Extending your arguments from American Muslims to all Muslims makes your claims, based on a handful of anecdotes and your own interpretations, even more suspect since you go from generalizing a very large and diverse group (America Muslims) to an even larger and more diverse group (all Muslims).

You are welcome to think so. I think you are choosing to ignore obvious facts. Not the first time it is happening.

Well then, provide that empirical evidence substantiating your claims and quantifying this 'large number of Muslims'.

And those people are in the minority, and the majority of those that do support the TTP don't believe that the TTP is responsible for terrorist attacks in Pakistan or elsewhere - that is an important distinction that gets overlooked when looking at polling data about public support for various groups and individuals.

I didn't claim they are a majority. I also agree that the minority should not define the majority.

However, this knowledge doesn't prevent you from doing the same to Indians and Hindus. Even though they are not related to this topic directly, some are only offering their opinions here. You still pulled your anecdotes of "tens of thousands comments", used vocabulary like "bastards" (does conversion make a bastard legitimated BTW?), brought in decade old riots and so on.

If you can understand schadenfreude on the part of Muslims living in the West or East, how hard it is to understand the same on the part of others? Especially those who have been at the receiving end earlier.

You don't want anyone to say that you need to criticize Islamic terrorists more than others, why do you expect different from others?

Also whenever the topic of Pakistani media, textbooks and general discourse denigrating Hindus (and other kaffirs as well) in general is brought up, you seem to have little issues other than pointing to some survey that shows it has no negative effect. Why expect different from others?

But the minority cannot define the majority, and the minority is at different levels and holds different opinions depending upon which part of the Muslim world is being looked at - so you cannot pass judgment on American Muslims based on what Afghans think, or on Pakistani Muslims based on what Saudis think - each community has its own dynamics and viewpoints.

You are assuming that I am passing judgments. I agree with this part broadly.

If you can show me tens of thousands of posts on mainstream Pakistani papers that reflect the depravity of the posts seen on mainstream Indian media outlets, that would indeed prove your claim.

May be you can start by proving your claim of tens of thousands of comments by Indians in mainstream Indian papers. You claimed this, not me.

This is not the first time you have used that phrase (or similar ones) since you were unbanned, towards Muslims and towards Pakistan. If you cannot call us Muslims and Pakistan, I would appreciate you not posting period. Snide denigration of a people and a nation is not appreciated.

OK. you don't like this and I will avoid it. It is not my claim though. ;)

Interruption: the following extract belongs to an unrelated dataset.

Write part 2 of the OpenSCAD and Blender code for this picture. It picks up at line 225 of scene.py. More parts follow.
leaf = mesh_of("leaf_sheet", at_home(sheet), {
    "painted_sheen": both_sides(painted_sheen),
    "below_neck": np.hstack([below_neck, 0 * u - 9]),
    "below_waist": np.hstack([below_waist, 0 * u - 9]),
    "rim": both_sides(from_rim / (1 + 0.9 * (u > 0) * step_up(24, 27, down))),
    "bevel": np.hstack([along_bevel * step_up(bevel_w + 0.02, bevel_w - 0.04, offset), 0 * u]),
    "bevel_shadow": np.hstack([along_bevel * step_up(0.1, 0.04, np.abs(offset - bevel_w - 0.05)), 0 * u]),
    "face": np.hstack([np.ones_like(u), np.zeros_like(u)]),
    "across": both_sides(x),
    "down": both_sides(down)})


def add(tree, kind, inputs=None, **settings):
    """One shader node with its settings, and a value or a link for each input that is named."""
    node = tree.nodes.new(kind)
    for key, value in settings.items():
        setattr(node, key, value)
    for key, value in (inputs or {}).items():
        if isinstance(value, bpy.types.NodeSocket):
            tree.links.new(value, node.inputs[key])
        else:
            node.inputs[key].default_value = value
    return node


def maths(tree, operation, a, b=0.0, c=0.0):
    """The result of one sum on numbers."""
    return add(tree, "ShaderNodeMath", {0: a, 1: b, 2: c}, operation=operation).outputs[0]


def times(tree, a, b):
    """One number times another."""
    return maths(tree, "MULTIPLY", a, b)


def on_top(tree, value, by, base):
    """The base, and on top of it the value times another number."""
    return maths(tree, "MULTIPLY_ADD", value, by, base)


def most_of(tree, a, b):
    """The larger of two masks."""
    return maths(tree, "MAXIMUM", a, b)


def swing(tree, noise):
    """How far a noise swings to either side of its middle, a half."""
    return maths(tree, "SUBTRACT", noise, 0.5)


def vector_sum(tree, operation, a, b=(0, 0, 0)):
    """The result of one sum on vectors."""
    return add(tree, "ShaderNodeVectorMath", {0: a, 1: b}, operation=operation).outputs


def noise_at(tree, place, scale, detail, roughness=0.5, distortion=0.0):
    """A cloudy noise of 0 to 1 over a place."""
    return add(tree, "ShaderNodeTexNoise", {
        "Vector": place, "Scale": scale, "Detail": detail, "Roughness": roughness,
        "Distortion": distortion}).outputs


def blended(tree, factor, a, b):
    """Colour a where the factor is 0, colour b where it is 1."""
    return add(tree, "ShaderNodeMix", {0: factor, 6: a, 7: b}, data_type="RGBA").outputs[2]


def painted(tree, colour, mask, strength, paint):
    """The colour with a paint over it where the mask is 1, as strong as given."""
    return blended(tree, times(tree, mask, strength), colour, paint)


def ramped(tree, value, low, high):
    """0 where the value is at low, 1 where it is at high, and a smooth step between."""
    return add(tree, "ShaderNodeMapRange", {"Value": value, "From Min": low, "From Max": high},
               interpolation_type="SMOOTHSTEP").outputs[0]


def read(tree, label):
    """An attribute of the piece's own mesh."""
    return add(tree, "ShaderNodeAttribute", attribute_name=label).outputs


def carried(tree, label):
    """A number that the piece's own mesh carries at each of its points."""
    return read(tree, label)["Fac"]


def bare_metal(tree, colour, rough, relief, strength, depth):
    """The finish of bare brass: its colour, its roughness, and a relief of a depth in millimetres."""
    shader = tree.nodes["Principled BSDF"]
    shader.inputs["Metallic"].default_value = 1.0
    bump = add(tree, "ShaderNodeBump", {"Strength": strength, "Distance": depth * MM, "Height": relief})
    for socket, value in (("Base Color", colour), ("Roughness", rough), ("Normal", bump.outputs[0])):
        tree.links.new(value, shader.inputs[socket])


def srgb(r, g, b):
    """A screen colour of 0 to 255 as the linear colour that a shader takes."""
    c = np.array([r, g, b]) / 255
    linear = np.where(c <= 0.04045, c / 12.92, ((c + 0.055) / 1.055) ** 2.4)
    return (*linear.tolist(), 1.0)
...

PTV was celebrating or covering? Yet more evidence of your bias that leads to absurd interpretations and conclusions on your part

I saw the PTV news that day and the lady anchor was almost besides herself with joy when she claimed that Hindu extremists had been burned in the train. There were kids and women among those burned!

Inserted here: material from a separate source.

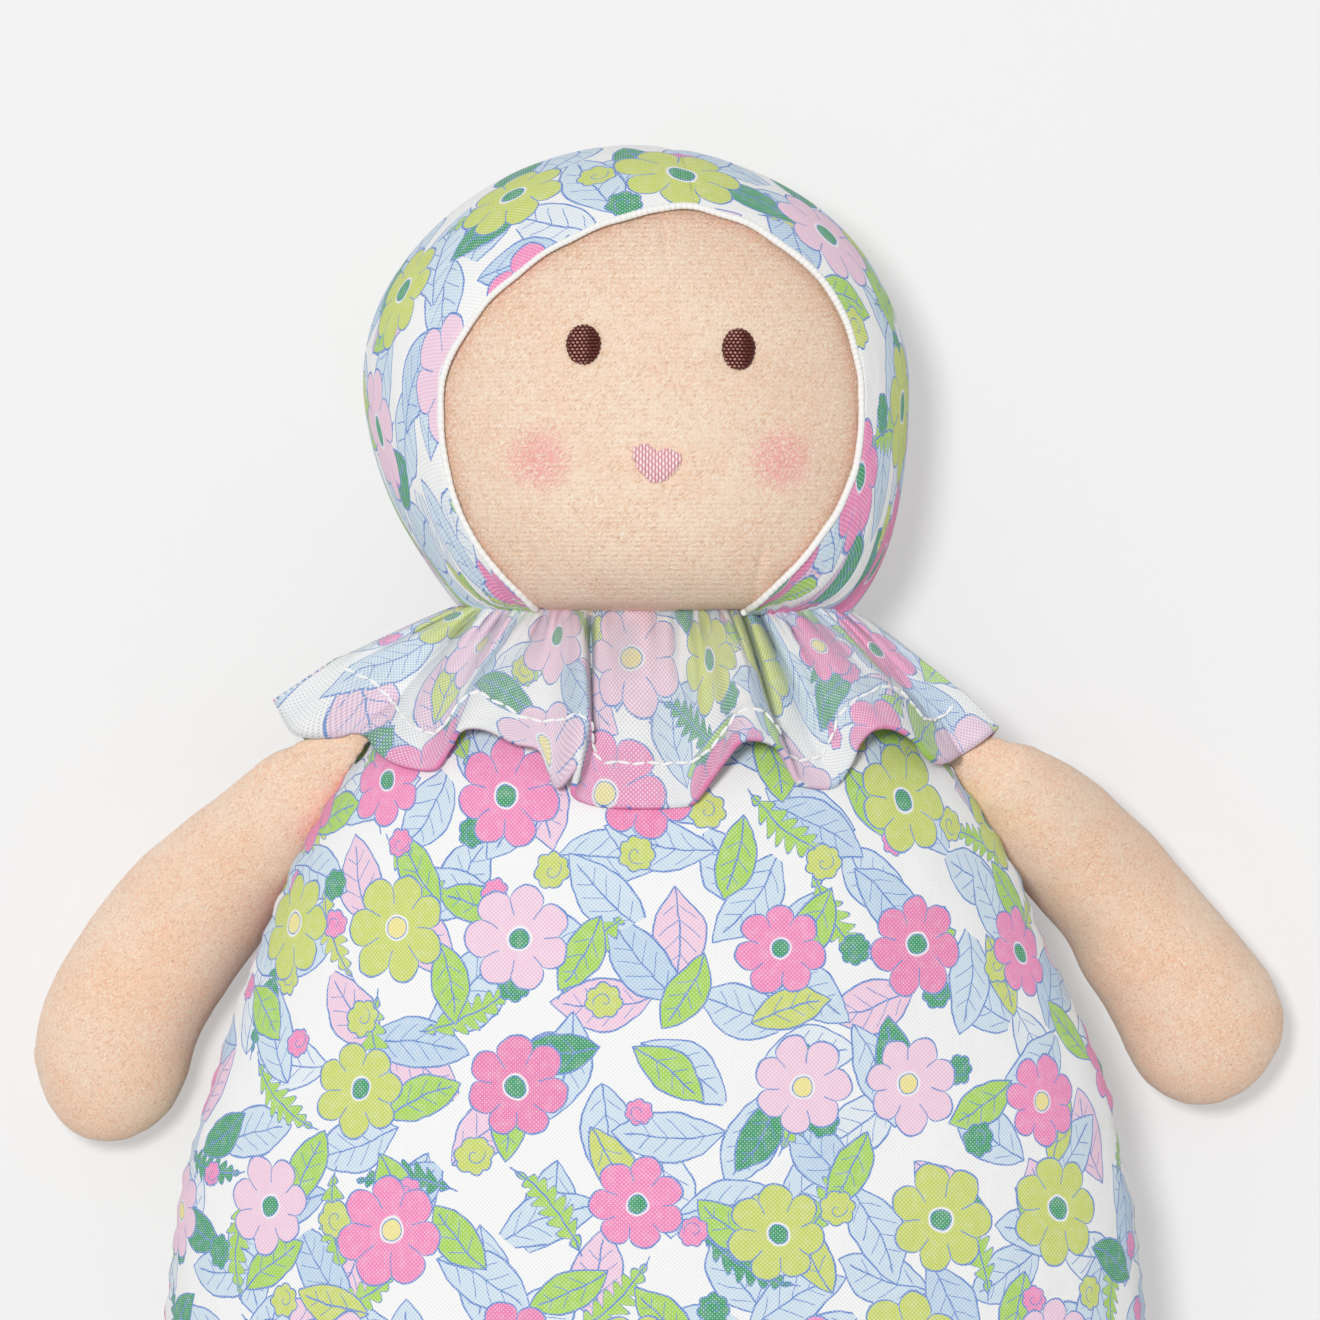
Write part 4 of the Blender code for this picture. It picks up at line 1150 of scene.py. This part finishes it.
def swollen(piece, pressure, cap):
    """The filling's push on the cloth, by a short cloth simulation."""
    rest = coordinates(piece.data)
    cloth = piece.modifiers.new("filled", "CLOTH")
    for key, value in (("use_pressure", True), ("uniform_pressure_force", pressure), ("mass", 0.15),
                       ("tension_stiffness", 18), ("compression_stiffness", 18),
                       ("shear_stiffness", 6), ("bending_stiffness", 0.4)):
        setattr(cloth.settings, key, value)
    cloth.settings.effector_weights.gravity = 0.0
    cloth.point_cache.frame_start, cloth.point_cache.frame_end = 1, SIMULATION_STEPS
    for step in range(1, SIMULATION_STEPS + 1):
        bpy.context.scene.frame_set(step)
    view = bpy.context.evaluated_depsgraph_get()
    moved = coordinates(piece.evaluated_get(view).to_mesh())
    piece.evaluated_get(view).to_mesh_clear()
    piece.modifiers.clear()
    bpy.context.scene.frame_set(1)
    step = moved - rest
    reach = np.maximum(np.linalg.norm(step, axis=1, keepdims=True), 1e-9)
    step *= np.minimum(1.0, cap / reach)
    piece.data.vertices.foreach_set("co", (rest + step).ravel())
    piece.data.update()


def smoothed(piece, rounds):
    bm = bmesh.new()
    bm.from_mesh(piece.data)
    for _ in range(rounds):
        bmesh.ops.smooth_vert(bm, verts=bm.verts, factor=0.5, use_axis_x=True, use_axis_y=True,
                              use_axis_z=True)
    bm.to_mesh(piece.data)
    bm.free()
    piece.data.update()


def finer(piece):
    with_modifiers(piece, subdivided(1))
    bake_modifiers(piece)


def stuffed_piece(name, nodes, voxel, grow, trim, pressure, cap, shape, material, cloth):
    """A stuffed form in the space of its solids, then its seams, print places and material."""
    piece = even_mesh(frame_mesh(nodes, grow), name, voxel)
    smoothed(piece, 3)
    shifted(piece, trim - grow)
    swollen(piece, pressure, cap)
    finer(piece)
    mesh = piece.data
    normals = [vertex.normal.copy() for vertex in mesh.vertices]
    for vertex, normal in zip(mesh.vertices, normals):
        place = shape(vertex.co - NECK_PLACE, normal)
        place.z = max(place.z, 0.0)
        vertex.co = place + NECK_PLACE
    mesh.materials.clear()
    mesh.materials.append(material)
    mesh.shade_smooth()
    lay_out(piece, cloth)
    return piece


def body_cloth(point):
    wide, deep = body_halves(point.y)
    height = point.z - body_middle(point.y)
    turn = math.atan2(point.x / wide, abs(height) / max(deep, 0.001))
    across = wide * (turn * 0.55 + math.sin(turn) * 0.45) * 1.06
    return Vector((across, point.y * 1.08, height))


def body_shape(point, normal):
    height = point.z - body_middle(point.y)
    side = bell(height, 0.0011)
    puckers = math.sin(point.y * 1250 + 3 * noise.noise(point * 90)) * bell(height, 0.006)
    soft = noise.noise(point * 28) * 0.0007 + noise.noise(point * 75) * 0.0002
    wide = body_halves(point.y)[0]
    left, right = smooth_places(BODY_EDGES, max(0.0, min(1.0, -point.y / 0.100)))
    let_out = Vector((point.x * (left if point.x < 0 else right) * MM / wide, 0, 0))
    return point + let_out + normal * (soft - 0.0004 * side + 0.00022 * puckers)


def limb_axis(limb):
    """Where a limb turns, which way it folds away from its seam, and which way it lies."""
    joint = JOINTS[limb + ("_lift" if limb.endswith("arm") else "_fold")]
    place, axis = Vector(joint["pos_m"]), Vector(joint["axis"])
    low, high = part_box(limb + "_front")
    middle = (Vector(low) + Vector(high)) / 2
    run = axis.cross(Vector((0, 0, 1))).normalized()
    if run.dot(middle - place) < 0:
        run = -run
    return place, run, (middle - place).normalized()


def make_limb(limb, voxel, pressure, cap):
    place, run, way = limb_axis(limb)
    local = place - NECK_PLACE
    across = way.cross(Vector((0, 0, 1))).normalized()

    def cloth(point):
        offset = point - local
        return Vector((offset.dot(across), offset.dot(way), FLAT))

    def shape(point, normal):
        soft = noise.noise(point * 60) * 0.0004
        bend, wider = smooth_places(LIMB_BENDS[limb], max(0.0, min(1.0, (-0.020 - point.y) / 0.055)))
        offset = point - local
        offset = way * offset.dot(way) * LONGER[limb] + across * offset.dot(across) * wider
        return point + offset + Vector((bend * MM, 0, 0)) + normal * soft

    nodes = [limb + end for end in ("_front", "_back", "_stuffing", "_end")]
    piece = stuffed_piece(limb + "_cloth", nodes, voxel, 0.0007, 0.0007, pressure, cap, shape,
                          LIMB_VELOUR, cloth)
    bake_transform(piece)
    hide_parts(*nodes)


def make_body():
    nodes = ["body_front", "body_back", "body_stuffing"]
    piece = stuffed_piece("body_cloth", nodes, 0.0030, 0.0, 0.0003, 4.0, 0.002, body_shape,
                          BODY_COTTON, body_cloth)
    finish_piece(piece, "torso", nodes)


# Room


def make_floor():
    bm = bmesh.new()
    bmesh.ops.create_grid(bm, x_segments=2, y_segments=2, size=4.0)
    mesh = mesh_from("floor", bm)
    made, tree, shader = new_material("floor_paint", 0.9, 0.0)
    shader.inputs["Base Color"].default_value = (0.890, 0.890, 0.890, 1.0)
    shader.inputs["Specular IOR Level"].default_value = 0.0
    pale = tree.nodes.new("ShaderNodeEmission")
    pale.inputs["Color"].default_value = (0.887, 0.887, 0.887, 1.0)
    seen = tree.nodes.new("ShaderNodeLightPath").outputs["Is Camera Ray"]
    both = tree.nodes.new("ShaderNodeMixShader")
    put(tree, Amount(tree, seen) * 0.42, both.inputs["Fac"])
    tree.links.new(shader.outputs[0], both.inputs[1])
    tree.links.new(pale.outputs[0], both.inputs[2])
    tree.links.new(both.outputs[0], tree.nodes["Material Output"].inputs["Surface"])
    mesh.materials.append(made)
    floor = placed("floor", mesh)
    floor.location.z = -0.0002


def add_lamp(name, place, size, power):
    light = bpy.data.lights.new(name, "AREA")
    light.shape = "DISK"
    light.size = size
    light.energy = power
    lamp = placed(name, light)
    lamp.location = place
    lamp.rotation_euler = (-Vector(place)).to_track_quat("-Z", "Y").to_euler()


def make_room():
    make_floor()
    add_lamp("window_light", (-0.31, 0.32, 2.0), 0.36, 24.0)
    world = bpy.data.worlds.new("studio")
    world.use_nodes = True
    light = world.node_tree.nodes["Background"].inputs
    light["Color"].default_value, light["Strength"].default_value = (1, 1, 1, 1), 0.44
    bpy.context.scene.world = world
    bpy.context.scene.view_settings.view_transform = "Standard"


def make_camera():
    """Straight above, with the whole picture 198 mm wide at the height of the seams."""
    camera = bpy.data.cameras.new("camera")
    camera.sensor_width = 36.0
    camera.lens = 363.6
    camera.clip_end = 20.0
    made = placed("camera", camera)
    made.location = (NECK.x + 0.00045, NECK.y - 0.0075, MID_HEIGHT + 2.0)
    bpy.context.scene.camera = made


make_camera()
make_room()
make_body()
for limb_name, squares in (("left_arm", 0.0016), ("right_arm", 0.0016),
                           ("left_leg", 0.0018), ("right_leg", 0.0018)):
    make_limb(limb_name, squares, 4.0, 0.0022)
make_face()
make_hood(-1, "hood_cloth_left", "hood_left")
make_hood(1, "hood_cloth_right", "hood_right")
make_piping()
make_eye("left_eye_stitching", "left_eye", EYE_MIDDLES[0], 0.0392, 0.00243, 0.00287, 0.03)
make_eye("right_eye_stitching", "right_eye", EYE_MIDDLES[1], 0.03856, 0.00233, 0.00299, -0.03)
make_heart()
collar_piece, collar_length = make_collar()
make_topstitch()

and yet you want us to believe in your 'years of studying Muslims'.

I didn't claim to "study Muslims" specifically!

You need to get the context right. :)

And the whole point of raising the massacres of non-Hindus by Hindus in India was to point out it is not just Islam that is distorted to achieve political gains through violence, terror and mayhem, but various other religions, including Hindusim, offer the same opportunity to leaders who wish to do so.

Opportunity may come from anywhere the opportunists exist.

The difference is in scale. You can't compare a one off incident (riot) with tens of thousands of terror attacks per year, ongoing for years and years.

I am mixing nothing - you made a claim about Muslims, I am asking you to justify it empirically. If you cannot justify it, aside from your claimed 'anecdotal evidence and years of study' then your claims are worthless, given your clearly exposed bias.

As I said, this is not something that can be "proved" in a court of law, not by me anyway.

This is something that people perceive based on their observations.

We all have biases. You are biased to ignore and filter out plain facts or become apologist or justify the worst deeds by giving example of X or Y doing the same. The others may have a different bias.

The issue is not of bias but of truth.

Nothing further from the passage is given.